Distinguished Research Statistician, Advanced Analytics Division
A Novel SVDD Based Control Chart for Monitoring Multivariate Sensor Data
Support Vector Data Description (SVDD) is a machine learning technique used for single class classification and outlier detection. We propose a new SVDD based control chart which addresses the challenges faced when using previously proposed control charts on big-data generated at a high frequency and thus, is applicable to many Internet of Things (IoT) applications. Our proposed control chart does not require normality as an assumption and it can simultaneously monitor both, the process variation and process mean shifts. The method utilizes a new sampling based approach of training SVDD models making large sample size a non-issue and also does not require scoring observation by observation. Because SVDD is a single class classifier our approach should have many applications including monitoring the health of complex equipment and predicting impending failures, predicting fraudulent behavior, and discovering abnormal health states.
Anya McGuirk is a Distinguished Research Statistician in the Advanced Analytics Division at SAS where she currently focuses on analytics related to the Internet of Things (IoT). She joined SAS in September, 2004. Prior to joining SAS, Anya was a Full Professor at Virginia Tech with a joint appointment in the Departments of Agricultural and Applied Economics, and Statistics. At Virginia Tech, McGuirk taught econometrics and micro-economic theory at the graduate and undergraduate levels.

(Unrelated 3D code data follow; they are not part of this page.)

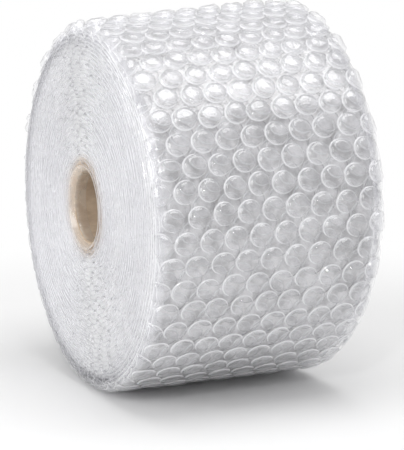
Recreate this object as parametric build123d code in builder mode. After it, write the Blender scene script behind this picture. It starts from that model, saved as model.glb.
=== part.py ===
"""Bubble wrap roll: film wound into one body on a cardboard core tube.

Millimetres. The roll lies on its side on the floor, z = 0, with its axis along X above
the origin. The loose end of the outer turn hangs down the back (+Y) side.
"""
import os

from build123d import *

os.makedirs("parts", exist_ok=True)

# ---- driving dimensions -------------------------------------------------------------
roll_diameter = 410.0      # over the bubble crests of the outer turn
web_width = 250.0          # width of the film, end face to end face
film_build = 5.0           # thickness one turn adds, flat web and bubbles
tail_angle = -38.0         # where the outer turn ends, degrees from +Y towards +Z
shoulder_radius = 12.0     # soft rounding of the outer turns at each end face
foot_half_width = 36.0     # half the width of the flat spot the roll rests on

core_bore = 76.2           # three inch core
core_wall = 4.0
core_inset = 6.0           # each end of the core sits this far inside the end face
core_edge_break = 0.6      # worn edges of the cardboard
seat_clearance = 0.0       # the first turn is wound tight onto the core
mouth_radius = 6.0         # film rounded over into the bore above the core's rim

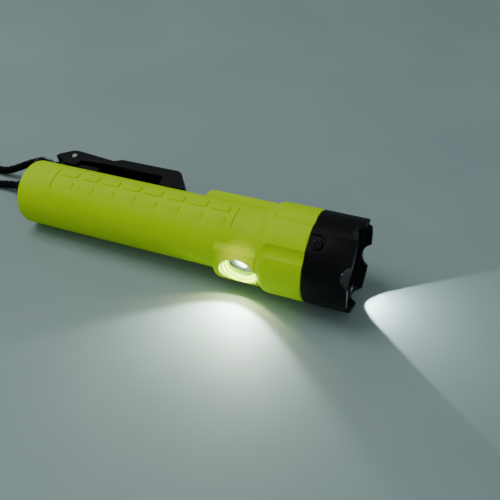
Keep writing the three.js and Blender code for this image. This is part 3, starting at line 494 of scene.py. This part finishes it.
# Clear polycarbonate over the spot light: dark from outside, barely lit by the chip behind it.
SPOT_LENS = clear_plastic("spot_lens", "#7E888C", "#F4FBFF", 0.01)
# Clear polycarbonate over the flood light: brightest near its chip.
FLOOD_LENS = clear_plastic(
    "flood_lens", "#CFDFDF", "#EAFFFA", 0.12, bright_at=on_torch(FLOOD_X, -1.8, -15.6)
)
# Phosphor-coated chip that is lit: warm white and far brighter than anything else.
LIT = lit_chip("lit_led", "#FFF9E6", 150.0)
BOARD = circuit_board("circuit_board")
# Printed shrink sleeve of a cell: dark blue with a slight gloss.
CELL = moulded("cell_wrap", "#2B3F63", "#6E7F9C", "#1E2E4C", 0.3, 0.8, 0.01)
CORD = braided_cord("black_cord")
FLOOR = pale_floor("pale_floor")


def painted(obj, material):
    obj.data.materials.clear()
    obj.data.materials.append(material)
    return obj


def repaint(names, material):
    for name in names:
        painted(nodes[name], material)


# ------------------------------------------------------------------ lanyard
# The points are in millimetres, along and across the floor from below the middle of the tail.
CORD_WIDTH = 0.005
LANYARD_FROM = Vector((TAIL_AT.x, TAIL_AT.y, 0.0))
STRAND_SPACING = 0.0105
KNOT_SPACING = 0.0026
PATH_SPACING = 0.0006
LOWER_LAYER, UPPER_LAYER = 2.5, 7.5
TIE_X, TIE_RISE, TIE_REACH = -107, 1.3, 9
HANK_REAR, HANK_FRONT = -144.6, -70
HANK_NEAR, HANK_FAR = 9.6, 30.4
UPPER_STRAND = [
    (-19, 11.2, 8.4), (-15.6, 10.9, 9), (-10.9, 12.3, 9.6), (-7.2, 16, 10.5), (-5.75, 21.2, 12.1),
    (-7.05, 26.1, 13.4), (-10.7, 29.7, 14.4), (-16, 31.2, 15.1), (-21.9, 30.95, 14.5), (-30, 29.5, 11),
    (-38, 27.9, 7.1),
    (-45, 27.4, 4.1), (-51.5, 27.7, 2.8), (-58, 28.7, 2.5), (-64, 29.8, 2.5),
]
LOWER_STRAND = [
    (-64, 10.4, 6.6), (-57, 12, 3.1), (-50, 13, 2.6), (-41.4, 14.1, 2.9), (-32, 14.4, 4.6),
    (-24.7, 12.5, 6.8),
]


def hank_points():
    """Two layers of one long turn each, the second lying on the first. The tie runs under the
    lower layer and lifts it a little."""
    middle = (HANK_NEAR + HANK_FAR) / 2
    radius = (HANK_FAR - HANK_NEAR) / 2
    points = []

    def fold(centre_x, start_degrees, low, high):
        for i in range(1, 8):
            t = i / 8
            angle = math.radians(start_degrees + 180 * t)
            points.append((
                centre_x + radius * math.cos(angle),
                middle + radius * math.sin(angle),
                low + (high - low) * t,
            ))

    def run(from_x, to_x, side, height):
        for i in range(17):
            t = i / 16
            x = from_x + (to_x - from_x) * t
            rise = TIE_RISE * math.exp(-(((x - TIE_X) / TIE_REACH) ** 2))
            points.append((x, side, height + (rise if height == LOWER_LAYER else 0.0)))

    run(HANK_FRONT, HANK_REAR, HANK_FAR, LOWER_LAYER)
    fold(HANK_REAR, 90, LOWER_LAYER, LOWER_LAYER)
    run(HANK_REAR, HANK_FRONT, HANK_NEAR, LOWER_LAYER)
    fold(HANK_FRONT, -90, LOWER_LAYER, UPPER_LAYER)
    run(HANK_FRONT, HANK_REAR, HANK_FAR, UPPER_LAYER)
    fold(HANK_REAR, 90, UPPER_LAYER, UPPER_LAYER)
    run(HANK_REAR, HANK_FRONT, HANK_NEAR, UPPER_LAYER)
    return points


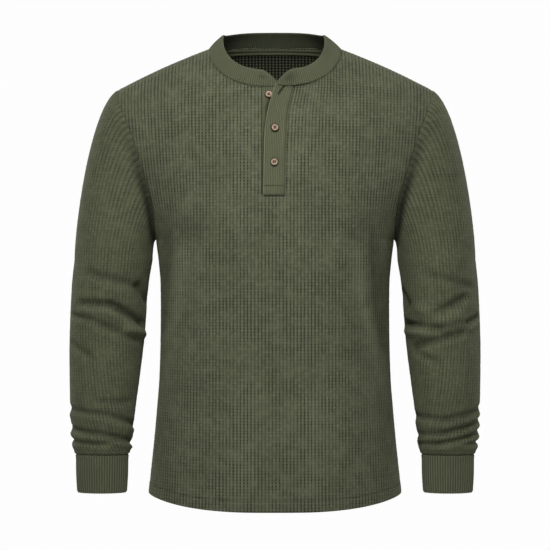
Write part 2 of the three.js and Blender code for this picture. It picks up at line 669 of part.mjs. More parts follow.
function neckband(flapGrid) {
  const stations = bandStations(flapGrid);
  const count = stations.length;
  const travelled = [0];
  for (let i = 1; i < count; i += 1) {
    travelled.push(travelled[i - 1] + stations[i].outer.distanceTo(stations[i - 1].outer));
  }
  const total = travelled[count - 1];
  const outer = BAND_RISES.map(() => []);
  const inner = BAND_RISES.map(() => []);
  stations.forEach((station, i) => {
    const before = stations[Math.max(0, i - 1)].outer;
    const after = stations[Math.min(count - 1, i + 1)].outer;
    const tangent = after.clone().sub(before).normalize();
    const away = station.normal.clone().cross(tangent).normalize();
    const inward = new THREE.Vector3(-station.outer.x, -8 - station.outer.y, 0).normalize();
    const sideShare = inward.x ** 2;
    const ahead = station.outer.y < 0 ? BAND.front : BAND.back;
    const lean = mix(ahead.lean, BAND.side.lean, sideShare);
    const rise = mix(ahead.rise, BAND.side.rise, sideShare);
    const rounded = (end, run) => mix(end.least, 1, Math.sin(clamp01(run / end.length) * Math.PI / 2));
    const height = Math.min(
      rounded(BAND_ENDS.left, travelled[i]),
      rounded(BAND_ENDS.right, total - travelled[i]),
    );
    const up = inward.clone().multiplyScalar(lean).setZ(rise);
    const face = tangent.clone().cross(up).normalize();
    BAND_RISES.forEach((share, r) => {
      const bulge = BAND_BULGE * Math.sin(Math.PI * share) * height;
      const point = moved(station.outer, away, BAND_GAP).addScaledVector(up, share * height);
      point.addScaledVector(face, bulge);
      outer[r].push(point);
      const wall = mix(KNIT_WALL, RIB_WALL, smooth(share / 0.4));
      inner[r].push(r === 0 ? moved(station.inner, away, BAND_GAP) : moved(point, face, -wall));
    });
  });
  return wallGeometry(outer, inner);
}

// Neck tape: on the inside of the back panel, from the panel's own points

function neckTape() {
  const topRow = back.outer.length - 1;
  const columns = back.stations.map((_, c) => c).filter((c) => Math.abs(back.outer[topRow][c].x) < TAPE.half);
  const at = (grid, c, drop) => {
    let row = topRow;
    const run = (r) => back.inner[topRow][c].distanceTo(back.inner[r][c]);
    while (run(row - 1) < drop) row -= 1;
    return grid[row][c].clone().lerp(grid[row - 1][c], (drop - run(row)) / (run(row - 1) - run(row)));
  };
  const drops = [TAPE.height, 0.6 * TAPE.height, 0.3 * TAPE.height, 0.8];
  const build = (depth) => drops.map((drop) => columns.map((c) => {
    const normal = at(back.normals, c, drop).normalize();
    return moved(at(back.inner, c, drop), normal, -depth);
  }));
  return wallGeometry(build(TAPE.clear), build(TAPE.clear + TAPE.wall));
}

// Buttons: dished discs with a raised rim and four holes

function toManifold(geometry) {
  const bare = geometry.clone();
  bare.deleteAttribute('normal');
  bare.deleteAttribute('uv');
  const merged = mergeVertices(bare, 1e-4);
  return new wasm.Manifold(new wasm.Mesh({
    numProp: 3,
    vertProperties: new Float32Array(merged.attributes.position.array),
    triVerts: new Uint32Array(merged.index.array),
  }));
}

function buttonGeometry() {
  const { radius, wall, bevel, edge, rim, dish, hole, holeSpread } = BUTTON;
  const inside = radius - rim - edge;
  const profile = [
    [0, 0], [radius - bevel, 0], [radius, bevel], [radius, wall - edge], [radius - edge, wall],
    [inside, wall], [inside - edge, wall - dish], [0, wall - dish],
  ].map(([r, h]) => new THREE.Vector2(r, h));
  let body = toManifold(new THREE.LatheGeometry(profile, BUTTON_SIDES.disc));
  for (let i = 0; i < 4; i += 1) {
    const angle = Math.PI / 4 + (i * Math.PI) / 2;
    const drill = new THREE.CylinderGeometry(hole, hole, wall * 3, BUTTON_SIDES.hole);
    drill.translate(holeSpread * Math.cos(angle), 0, holeSpread * Math.sin(angle));
    body = body.subtract(toManifold(drill));
  }
  const { vertProperties, triVerts } = body.getMesh();
  const geometry = new THREE.BufferGeometry();
  geometry.setAttribute('position', new THREE.Float32BufferAttribute(vertProperties, 3));
  geometry.setIndex(new THREE.BufferAttribute(triVerts, 1));
  geometry.computeVertexNormals();
  return geometry;
}

function button({ name, x, level, on }) {
  const mesh = piece(name, buttonGeometry(), COLOURS.button, 0.45);
  const high = level + BUTTON.radius;
  const sewn = column(FLAP, 'sewn', high);
  const share = (sewn - x) / (sewn - column(FLAP, 'free', high));
  const under = on === 'flap' ? FLAP_CLEAR + STRIP_WALL + flapLift(share, high) : 0;
  const normal = bodyNormal(SIDES.front, x, level);
  mesh.position.copy(moved(bodyPoint(SIDES.front, x, level), normal, under + SEAM_GAP));
  mesh.quaternion.setFromUnitVectors(new THREE.Vector3(0, 1, 0), normal);
  return mesh;
}

// The shirt

const flapGrid = flap();
const shirt = new THREE.Group();
shirt.name = 'henley_shirt';
shirt.add(
  piece('front', frontGeometry, COLOURS.knit),
  piece('back', backGeometry, COLOURS.knit),
  piece('sleeve_left', sleeve(1, CREASES.left), COLOURS.knit),
  piece('sleeve_right', sleeve(-1, CREASES.right), COLOURS.knit),
  piece('cuff_left', cuff(1), COLOURS.rib),
  piece('cuff_right', cuff(-1), COLOURS.rib),
  piece('collar_band', neckband(flapGrid), COLOURS.rib),
  piece('placket_upper', flapGrid.geometry, COLOURS.rib),
  piece('placket_under', underStrip(), COLOURS.rib),
  piece('neck_tape', neckTape(), COLOURS.tape),
  ...BUTTONS.map(button),
);

export default shirt;
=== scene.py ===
"""A long-sleeved henley shirt in waffle knit, filled out as if worn, in a plain pale studio.

The classes hold the sizes of the cut pieces in millimetres. Meshes are made in metres, in the frame of
the loaded model: +Z up, the front towards -Y, the wearer's left towards +X, and the origin midway
between the high points of the shoulder seams.
"""

import logging
import math
from dataclasses import dataclass, field
from enum import Enum
from functools import partial
from typing import Callable, ClassVar, Iterable, Sequence

import bmesh
import bpy
import numpy as np
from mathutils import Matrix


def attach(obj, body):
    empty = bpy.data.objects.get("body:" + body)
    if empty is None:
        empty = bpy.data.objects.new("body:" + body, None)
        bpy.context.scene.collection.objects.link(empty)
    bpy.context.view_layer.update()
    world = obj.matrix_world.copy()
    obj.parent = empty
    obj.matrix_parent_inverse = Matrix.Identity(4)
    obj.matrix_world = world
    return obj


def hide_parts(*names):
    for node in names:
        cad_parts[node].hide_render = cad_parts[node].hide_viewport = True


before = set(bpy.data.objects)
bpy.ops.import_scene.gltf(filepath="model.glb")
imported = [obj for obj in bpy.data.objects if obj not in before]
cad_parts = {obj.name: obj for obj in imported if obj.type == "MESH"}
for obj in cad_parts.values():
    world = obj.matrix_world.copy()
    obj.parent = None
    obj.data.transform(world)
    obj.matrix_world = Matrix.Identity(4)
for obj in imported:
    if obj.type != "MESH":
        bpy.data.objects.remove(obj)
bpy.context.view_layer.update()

LOG = logging.getLogger("henley")
MM = 0.001
TURN = 2 * math.pi
QUARTER = math.pi / 2

Array = np.ndarray
Object = bpy.types.Object
Socket = bpy.types.NodeSocket
NodeMaker = Callable[..., Socket]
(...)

Chief IoT Technologist, Managing Director
IoT: Shining a Light on the Darkside of the Factory Line
Deloitte Digital and a Heavy Equipment Manufacturer are implementing IoT solutions that leapfrog past the dark days of clipboards and paper lists and thinking you know, into the bright shiny future of sensors, data collection and actually knowing. IoT “lights the dark factory” by connecting currently disconnected, ‘stepchild like’ processes to transform the last parts of the factory into a “digital twin” that enhance analytics, guidance, and automation. The resulting “Digital Factory” is capable of recording and tracking movement, location, station time, and production quality. And, turning to the “light side,” manufacturing operations can realize substantial returns on their IoT investment.
Robert Schmid is a pragmatically audacious executive with creative thinking, grounded in fundamentals, pushing honed tech innovation for business impact. He has a deep passion and experience in all things digital – IoT, wearables, social, mobile, and cloud computing – in order to deliver business value.
Robert is currently the Chief IoT Technologist, Managing Director for Deloitte Digital. Some accomplishments include: creating and leading Deloitte IoT practice, grew it to over 100 people and an extended network of over 1,000 members; Built strategy, vision and plan for new business unit; Pioneered social media and video approach within Deloitte, and Evangelized IoT vision, strategy and approach in keynotes and online videos.
CTO & Director, Systems Architecture
IOTG Industrial & Energy Solutions Division
Enabling Autonomous Cyber-Physical Systems in Manufacturing
The Internet of Things (IoT) are rapidly gaining adoption throughout the information and operational technology industries. IoT has been projected to extend computing to over 50 billion devices, 200 billion sensors and greater than 40 zettabytes of potentially storable data. Industry 4.0 promises to bring IoT and cloud computing technologies to Cyber-Physical Systems (CPS) to enable a new era in manufacturing automation and control systems. In this talk, we examine the challenges faced by the current industrial automation and control industry and discuss the disruptive opportunities that are envisioned in this transition. Key to the success of these trends are the advancements in computing technologies, data management systems and the critical role of artificial intelligence that may enable CPS and accelerate autonomous production and manufacturing systems.
John has over 32 years of computing industry experience spanning information technology research, architecture and engineering. John has been with Intel Corporation for 23 years and is currently the CTO of the Industrial and Energy Solutions Division in the Internet of Thing Group (IOTG). John has published numerous technical papers and patents in the area of internetworking and distributed systems. Prior to Intel, John worked at DEC, MA for eight (8) years and his career began at IBM, NY. John received his EE PhD from Columbia University, New York in 2011, an MSEE from the University of Southern California, Los Angeles, CA in 1991 and a BSEE from Northeastern University, Boston, MA in 1986.